O sea que entre quienes decretaron el fin de las ideologías, proliferan aquéllos que emplearon (y emplean) todos los medios a su alcance para difundir ideas falsas que sirven a sus intereses y a los de sus representados. Porque la impostura que critico no ha cesado de producir serias consecuencias hasta el día de hoy. Para comprenderlo, quizás sea bueno recordar el teorema que formuló en 1928 William I. Thomas. Sucintamente expuesto: si las personas definen una situación como real (aunque no lo sea), la situación será real en sus efectos. En este caso, la inexistencia de una teoría del derrame no es un obstáculo para que sus secuelas puedan hacerse sentir. Y mucho.

Baste un ejemplo para ilustrarlo. En agosto de 1976, la dictadura militar argentina promulgó la ley 21.382, de inversiones extranjeras. Varios discursos del ministro Martínez de Hoz le allanaron el camino, sosteniendo que había que liberalizar al máximo las condiciones de acceso y de operación en el país de los grandes capitales transnacionales para crear así un “clima de negocios propicio” que los atrajera. Esto exigía liquidar cualquier medida proteccionista y equipararlos por completo a los capitales nacionales, con el argumento ya conocido de que las desigualdades resultantes de su distinta capacidad patrimonial finalmente iban a terminar favoreciendo a todos. Nótese que, entre otras cosas, la ley estableció que los inversores extranjeros debían tener un pleno acceso al crédito interno; podían “transferir al exterior las utilidades líquidas y realizadas provenientes de sus inversiones así como repatriar su inversión”; adquirir firmas locales; computar como inversión los bienes nuevos o usados que trajesen, etc. Para consumar este cuadro de ventajas no igualitarias, bajo el menemismo se dictó el decreto 1853/93 que les permitió desde entonces a las empresas extranjeras recurrir a tribunales arbitrales internacionales en caso de conflicto, opción que desde luego les está vedada a las firmas argentinas.

¿Cuáles han sido las consecuencias de tanta generosidad? Un proceso galopante de extranjerización de nuestra economía a través de las privatizaciones, primero, y de la venta de compañías nacionales, después. Entre 2003 y 2009, casi un 50 % del total de las exportaciones argentinas fue realizado por 70 empresas extranjeras; y en 2009, 117 de las 200 firmas más importantes del país (sin siquiera incluir a los sectores agropecuario y financiero) ya eran también extranjeras.

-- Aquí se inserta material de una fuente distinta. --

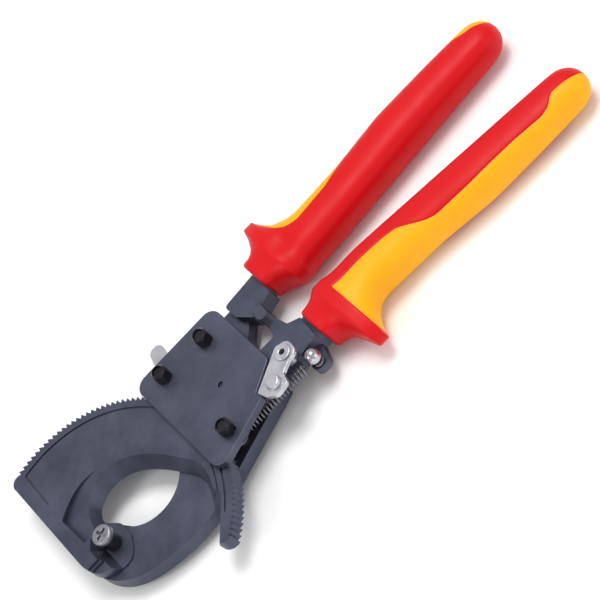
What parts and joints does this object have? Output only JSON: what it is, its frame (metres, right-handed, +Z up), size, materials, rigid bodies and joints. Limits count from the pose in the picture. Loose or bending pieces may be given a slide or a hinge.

Tomo estos datos de un excelente estudio de Daniel Azpiazu, Pablo Manzanelli y Martín Schorr, próximo a publicarse. Los autores concluyen que las políticas seguidas no han originado “aportes relevantes en materia de expansión del acervo de capitales ni mucho menos una redefinición del perfil de especialización productivo-industrial ni ‘efecto derrame’ alguno”.
No elegí el ejemplo al azar. Dije antes que, pese a todas las refutaciones teóricas y empíricas, las secuelas de este falso ‘efecto derrame’ podían continuar operando. Agrego ahora que, treinta y cinco años (y varios gobiernos) después, la ley de inversiones extranjeras de la dictadura militar todavía está vigente.